Another hot topic was the definition of “curtilage” that often occurs when dealing with permitted development (ie curtilage of a listed building). As discussed during the seminar, there is no statutory definition of what a curtilage is in planning terms.

The general definition of curtilage is “the land surrounding a building that belongs to the owner of the building and for which he or she has responsibility” (Cambridge Dictionary) but, as is often the case with planning, it is not that simple. It is rather a matter of fact and degree which has to take account the circumstances of the site. 

The key considerations are:

  • The physical layout of the site
  • The ownership of the land
  • The use(s) of the land
  • Whether the land or structure is ancillary to a main building
  • The date of the assessment of the curtilage
  • Existing enclosures

The conference ended with a discussion about potential future changes to Permitted Development. 

It seems that the government will not extend Class PA (change of use from light industrial buildings to residential) and will allow it to lapse on 1st October 2020. Watch this space. 
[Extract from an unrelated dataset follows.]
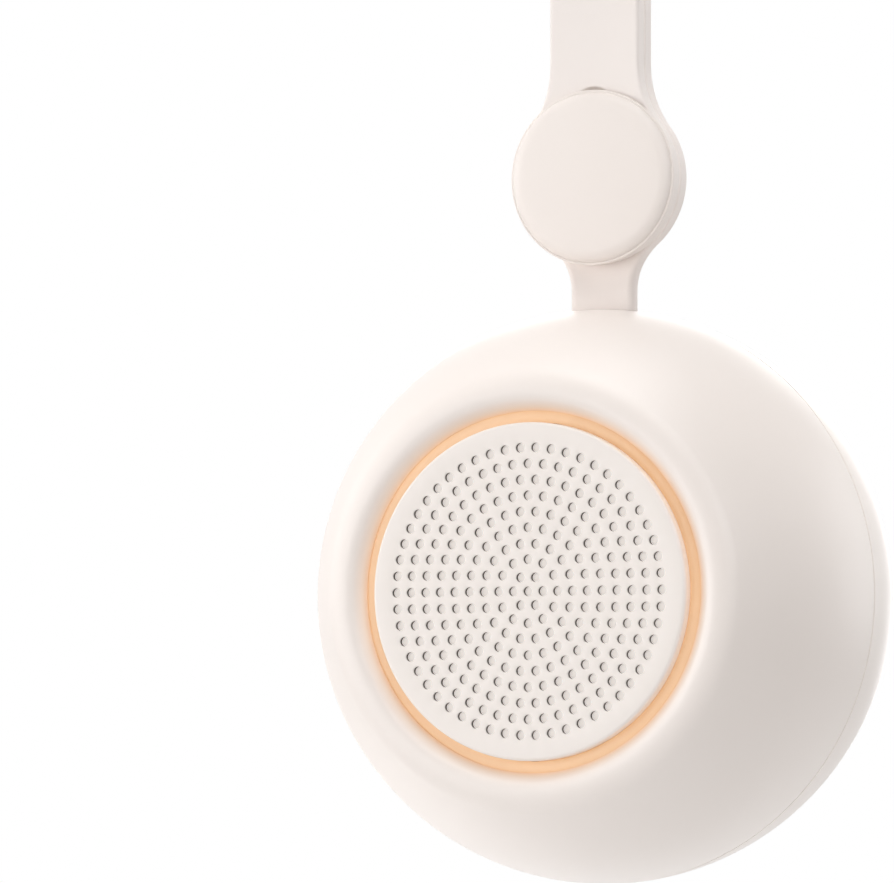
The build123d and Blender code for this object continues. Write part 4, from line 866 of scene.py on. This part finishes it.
def moulded(name, colour, shade, roughness, grain=5200.0, deep=None):
    """Satin moulded plastic: faint clouding of tone, fine grain, and slightly uneven gloss. deep, if given, is
    a function of the finish that gives the share of a painted shade colour, and that colour."""
    f = Finish(name)
    cloud = f.noise(55.0, 2.0)
    fine = f.noise(grain, 2.0, 0.6)
    tone = f.mix(cloud * CLOUD_SHARE + fine * GRAIN_SHARE, colour, shade)
    # painted shade mixed over the tone, where the finish asks for it
    if deep:
        share, dark = deep(f)
        tone = f.mix(share, tone, dark)
    f.set(Base_Color=tone, Roughness=roughness + 0.07 * (f.noise(420.0, 3.0) - 0.5))
    f.bump(fine, GRAIN_STRENGTH, GRAIN_DEPTH)
    return f.material


def painted_hole_shade(f):
    """Painted shade: behind the disc's face the walls of the holes are painted darker with depth, where
    little light gets in. The rounded outer rim stays pale."""
    r, forward = f.axes()
    wall_shade_share = (GRILLE_FORWARD - forward).between(*HOLE_SHADE)
    return wall_shade_share * (1 - r.between(*SHADE_END)), rgb(62, 56, 51)


def silicone():
    """Matte soft silicone: dull, faintly mottled, with a very fine skin."""
    f = Finish("strap_silicone")
    cloud = f.noise(80.0, 3.0)
    fine = f.noise(3800.0, 3.0, 0.6)
    f.set(Base_Color=f.mix(cloud * 0.6 + fine * 0.2, rgb(249, 241, 236), rgb(243, 233, 227)),
          Roughness=0.6 + 0.08 * (f.noise(300.0, 2.0) - 0.5))
    f.bump(fine, 0.15, 0.03 * MM)
    return f.material


def lit_diffuser():
    """Frosted ring, lit amber from behind, a little brighter over each lamp."""
    f = Finish("light_diffuser")
    x, _, z = f.xyz()
    angle = f.node("ShaderNodeMath", {"operation": "ARCTAN2"}, _0=x, _1=z - CASE_Z)
    wave = f.node("ShaderNodeMath", {"operation": "COSINE"}, _0=angle * RING_LAMPS)
    level = 0.92 + 0.03 * wave + 0.05 * f.noise(900.0, 2.0)
    f.set(Base_Color=f.mix(f.noise(300.0, 2.0), rgb(208, 190, 166), rgb(215, 198, 175)), Roughness=0.5,
          Emission_Color=f.mix(level, BLACK, AMBER), Emission_Strength=RING_GLOW)
    return f.material


def woven_mesh():
    """Fine acoustic cloth: two sets of threads at right angles, each a rounded ridge. It glows faintly
    with painted light, as though light came through the thin pale cloth."""
    f = Finish("mesh_cloth")
    x, _, z = f.xyz()
    warp = f.node("ShaderNodeMath", {"operation": "SINE"}, _0=x * THREAD_TURN)
    weft = f.node("ShaderNodeMath", {"operation": "SINE"}, _0=z * THREAD_TURN)
    ridge = f.node("ShaderNodeMath", {"operation": "MAXIMUM"}, _0=warp, _1=weft) * 0.5 + 0.5
    tone = f.mix(ridge, rgb(214, 204, 196), rgb(250, 243, 238))
    # painted light: the cloth glows to brighten the floors of the grille's holes
    f.set(Base_Color=tone, Roughness=0.85, Emission_Color=tone, Emission_Strength=MESH_PAINTED_GLOW)
    f.bump(ridge, 0.4, 0.05 * MM)
    return f.material


def speckled(name, dark, light, roughness, metallic=0.0, scale=2600.0, strength=0.15):
    """A finish of two tones mixed by fine noise, for inner pieces, metal and board."""
    f = Finish(name)
    fine = f.noise(scale, 4.0, 0.6)
    wide = f.noise(scale / 40, 2.0)
    f.set(Base_Color=f.mix(fine * 0.6 + wide * 0.4, dark, light), Metallic=metallic,
          Roughness=roughness + 0.12 * (fine - 0.5))
    f.bump(fine, strength, GRAIN_DEPTH)
    return f.material


finishes = {
    "case_plastic": case_plastic(),
    # the grille's finish paints shade on the walls of its holes
    "grille_plastic": moulded("grille_plastic", rgb(246, 238, 232), rgb(241, 232, 225), 0.46, 6500.0,
                              painted_hole_shade),
    "strap_silicone": silicone(),
    "snap_plastic": moulded("snap_plastic", rgb(245, 236, 230), rgb(240, 230, 223), 0.44, 6000.0),
    "light_diffuser": lit_diffuser(),
    "mesh_cloth": woven_mesh(),
    "panel_plastic": moulded("panel_plastic", rgb(240, 230, 222), rgb(233, 223, 214), 0.5),
    "button_rubber": moulded("button_rubber", rgb(232, 222, 213), rgb(226, 215, 206), 0.55, 4200.0),
    "sign_ink": speckled("sign_ink", rgb(140, 128, 118), rgb(158, 146, 136), 0.5),
    "board_laminate": speckled("board_laminate", rgb(22, 82, 50), rgb(34, 104, 64), 0.35),
    "chip_resin": speckled("chip_resin", rgb(28, 28, 30), rgb(44, 44, 46), 0.5),
    "lamp_resin": speckled("lamp_resin", rgb(236, 206, 120), rgb(250, 232, 170), 0.25),
    "clear_plastic": speckled("clear_plastic", rgb(228, 226, 220), rgb(240, 238, 232), 0.15),
    "black_plastic": speckled("black_plastic", rgb(22, 22, 23), rgb(36, 36, 37), 0.45),
    "inner_plastic": speckled("inner_plastic", rgb(96, 96, 98), rgb(112, 112, 114), 0.5),
    "steel": speckled("steel", rgb(176, 176, 178), rgb(206, 206, 208), 0.3, 1.0),
    "plated_steel": speckled("plated_steel", rgb(160, 162, 164), rgb(190, 192, 196), 0.38, 1.0),
    "ferrite": speckled("ferrite", rgb(50, 50, 53), rgb(70, 70, 74), 0.6),
    "cone_paper": speckled("cone_paper", rgb(34, 31, 30), rgb(58, 54, 51), 0.85, scale=1500.0, strength=0.5),
    "spider_cloth": speckled("spider_cloth", rgb(160, 110, 50), rgb(196, 148, 80), 0.8),
    "surround_rubber": speckled("surround_rubber", rgb(24, 24, 24), rgb(40, 40, 40), 0.6),
    "copper": speckled("copper", rgb(168, 92, 52), rgb(206, 124, 76), 0.3, 1.0),
    "cell_foil": speckled("cell_foil", rgb(176, 178, 182), rgb(208, 210, 214), 0.35, 1.0),
    "tape_foam": speckled("tape_foam", rgb(214, 212, 206), rgb(236, 234, 228), 0.9),
    "lead_vinyl": speckled("lead_vinyl", rgb(150, 26, 24), rgb(176, 38, 34), 0.4),
}


# ==================== The object ====================
def dress(piece, finish, body, *nodes):
    """Gives a piece its finish and the body it rides on, and hides the CAD nodes that it stands for."""
    piece.data.materials.clear()
    piece.data.materials.append(finishes[finish])
    if body:
        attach(piece, body)
    if nodes:
        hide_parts(*nodes)


for row in frame["record"]["subparts"]:
    node = frame["nodes"][row["node"]]
    node.data.materials.clear()
    node.data.materials.append(finishes[row["material_slot"]])

dress(case_front(), "case_plastic", "housing", "front_shell")
dress(case_rear(), "case_plastic", "housing", "rear_shell")
dress(grille(), "grille_plastic", "housing", "grille_disc")
dress(snap_cap(), "snap_plastic", "strap_flap", "snap_cap")
dress(light_ring(), "light_diffuser", "housing", "light_ring")

strap_rear, strap_loop, strap_front = strap_rear_stretch(), strap_loop_stretch(), strap_front_stretch()
dress(strap_rear, "strap_silicone", "housing", "strap_rear_leg")
dress(strap_front, "strap_silicone", "strap_flap", "strap_front_leg")
dress(strap_loop, "strap_silicone", None)
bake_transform(strap_loop)

for button, place in BUTTONS.items():
    dress(button_cap(button, *place), "button_rubber", button, button)
for button, place in BUTTONS.items():
    sign = button_sign(button.replace("_button", "_sign"), SIGNS[button], *place)
    dress(sign, "sign_ink", button)


# ==================== Stage, light and camera ====================
CENTRE = Vector((0, CASE_Y, CASE_Z))
VIEW_AZIMUTH = math.radians(22.4)
VIEW_ELEVATION = math.radians(-1.6)
VIEW_DISTANCE = 0.9
SENSOR_W = 36.0             # of the camera, in millimetres
PIXEL = 0.1395 * MM         # at the case centre
FRAME_W, FRAME_H = 894, 883
CASE_PX = (604.3, 596.6)    # the case centre in the frame, right and down
FLOOR_Z = -0.6
FLOOR_HALF = 4
FLOOR_LIFT = 0.78
WORLD_LEVEL = 0.07
LAMP_DISTANCE = 1.2
LAMP_SIZE = 0.7
LAMPS = [                   # degrees right of the camera's line, degrees up, level
    ("lamp_top", 0, 88, 0.40),
    ("lamp_high", 0, 60, 0.28),
    ("lamp_left", -60, 0, 0.30),
    ("lamp_far_left", -90, 5, 0.30),
    ("lamp_back_left", -120, 15, 0.15),
    ("lamp_rim", 120, 10, 0.23),
    ("lamp_back", 172, 12, 0.34),
    ("lamp_front", 30, 20, 0.32),
]


def towards(azimuth, elevation):
    """Unit vector at an azimuth, 0 in front and 90 to the right, and an elevation, in radians."""
    return Vector((math.sin(azimuth) * math.cos(elevation), -math.cos(azimuth) * math.cos(elevation),
                   math.sin(elevation)))


def put(name, data, place, ahead):
    """Puts a lamp or the camera at a place, turned to look along the vector ahead."""
    thing = bpy.data.objects.new(name, data)
    thing.location = place
    thing.rotation_euler = ahead.to_track_quat("-Z", "Y").to_euler()
    bpy.context.scene.collection.objects.link(thing)
    return thing


def seen_share(tree):
    """1 for rays of the camera, of reflections and through clear pieces, and 0 for others."""
    path = tree.nodes.new("ShaderNodeLightPath")
    camera, glossy, through = (Socket(tree, path.outputs[name]) for name in
                               ("Is Camera Ray", "Is Glossy Ray", "Is Transmission Ray"))
    return (camera + glossy + through).clipped()


def floor():
    """Pale floor that keeps shadows, lifted to white for the camera and for reflections."""
    f = Finish("floor_white")
    f.set(Base_Color=f.mix(f.noise(6.0, 2.0), rgb(238, 238, 238), rgb(243, 243, 243)), Roughness=0.9,
          Emission_Color=f.mix(seen_share(f.tree), BLACK, WHITE), Emission_Strength=FLOOR_LIFT)
    mesh = bpy.data.meshes.new("floor")
    corners = [(x * FLOOR_HALF, y * FLOOR_HALF, FLOOR_Z) for x, y in ((-1, -1), (1, -1), (1, 1), (-1, 1))]
    mesh.from_pydata(corners, [], [(0, 1, 2, 3)])
    mesh.materials.append(f.material)
    sheet = bpy.data.objects.new("floor", mesh)
    bpy.context.scene.collection.objects.link(sheet)


def world_light():
    """Soft even light from all round, and plain white for the camera."""
    world = bpy.data.worlds.new("studio")
    bpy.context.scene.world = world
    world.use_nodes = True
    back = world.node_tree.nodes["Background"]
    feed(back.inputs["Strength"], seen_share(world.node_tree) * (1.0 - WORLD_LEVEL) + WORLD_LEVEL)
    feed(back.inputs["Color"], WHITE)


def soft_lamp(name, side, height, level):
    """Square area lamp that faces the case; its power is level x (pi x distance) squared, so that
    a white surface facing it gets about that level."""
    lamp = bpy.data.lights.new(name, "AREA")
    lamp.shape = "SQUARE"
    lamp.size = LAMP_SIZE
    lamp.energy = level * (math.pi * LAMP_DISTANCE) ** 2
    reach = LAMP_DISTANCE * towards(math.radians(side) + VIEW_AZIMUTH, math.radians(height))
    put(name, lamp, CENTRE + reach, -reach)


def set_camera():
    """Camera on the view's line, turned so that the case centre comes to its own pixel."""
    toward = towards(VIEW_AZIMUTH, VIEW_ELEVATION)
    right = Vector((math.cos(VIEW_AZIMUTH), math.sin(VIEW_AZIMUTH), 0))
    above = toward.cross(right)
    place = CENTRE + toward * VIEW_DISTANCE
    aim = CENTRE - right * (CASE_PX[0] - FRAME_W / 2) * PIXEL + above * (CASE_PX[1] - FRAME_H / 2) * PIXEL
    data = bpy.data.cameras.new("camera")
    data.sensor_width = SENSOR_W
    data.lens = SENSOR_W * VIEW_DISTANCE / (FRAME_W * PIXEL)
    data.clip_start = 0.01
    bpy.context.scene.camera = put("camera", data, place, aim - place)


floor()
world_light()
for lamp in LAMPS:
    soft_lamp(*lamp)
set_camera()
bpy.context.scene.view_settings.view_transform = "Standard"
Following the recent controversy with Class O (change of use of offices to residential) about the poor quality of approved developments, the government seems to be considering the introduction of size thresholds, adding requirements for amenity space and internal room standards. 

Lastly, the government will most likely merge Classes A1 (retail) and A2 (professional services) into one single Class, to simplify and clarify permitted developments.

We will keep you updated as we get more information about the upcoming important changes.